Trick-or-treating has been a tradition in the United States and in many other countries for more than over a century. It’s origins remain mostly unknown, however, aspects of it can be identified in ancient Celtic festivals, Roman Catholic holidays, mediaeval practices and British politics.


The roots of Halloween lie in the pre-Christian Celtic festival of Samhein, a festival celebrated every October 31 during the evening. The Celts lived over 2000 years ago in the United Kingdom and northern France. They believe that the dead return to earth on Samhain. During the celebrations, villagers would disguise themselves in costumes made of animal skin to ward off any phantom visitors and banquet tables were prepared with food left out to please any unwelcome spirits. Centuries later, people started dressing up as ghosts, demons and other evil creatures, performing acts in exchange for food and drinks. This custom became known as Mummying and dates back to the Middle Ages. It is thought to be the ancient precursor of Trick or Treating: a tradition that is well-loved by kids everywhere today.



In the ninth century, Christianity had spread onto Celtic lands, blending with many of the pagan rites. In 1000 A.D. The Christian church designated November 2 as all souls day; a day where people honour the dead. In England, these celebrations resemble the Celtic commemorations of Samhein. The festivals included pond fires and masquerades, along with occasional parades. People of lower classes would visit the homes of wealthy families to receive pastries called ‘Soul Cakes’ in exchange for a promise to pray and look out for the souls of the homeowner’s dead relatives. The practise was later taken up by children who went from door-to-door asking for gifts such as ale, money and food, the practice soon became known as “souling”.

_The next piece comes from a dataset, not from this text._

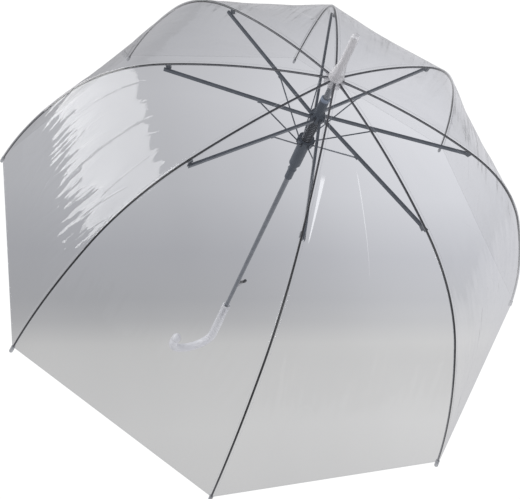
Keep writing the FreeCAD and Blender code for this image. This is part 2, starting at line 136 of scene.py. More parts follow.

Later on in Scotland and Ireland, young people took part in a tradition called guiding: dressing up in a costume and accepting offers from many different households in the area. They would sing songs, recite poems or tell jokes before they collected a treat (rather than praying for the dead). Typically, these treats consisted of fruits, nuts and coins. The essence of receiving something sweet and dressing up evolved into the modern practice of trick-or-treating. However, rather than only malevolent creatures, today’s costumes consist of everything from cats to video game characters, to book characters and characters from everyone’s favourite anime.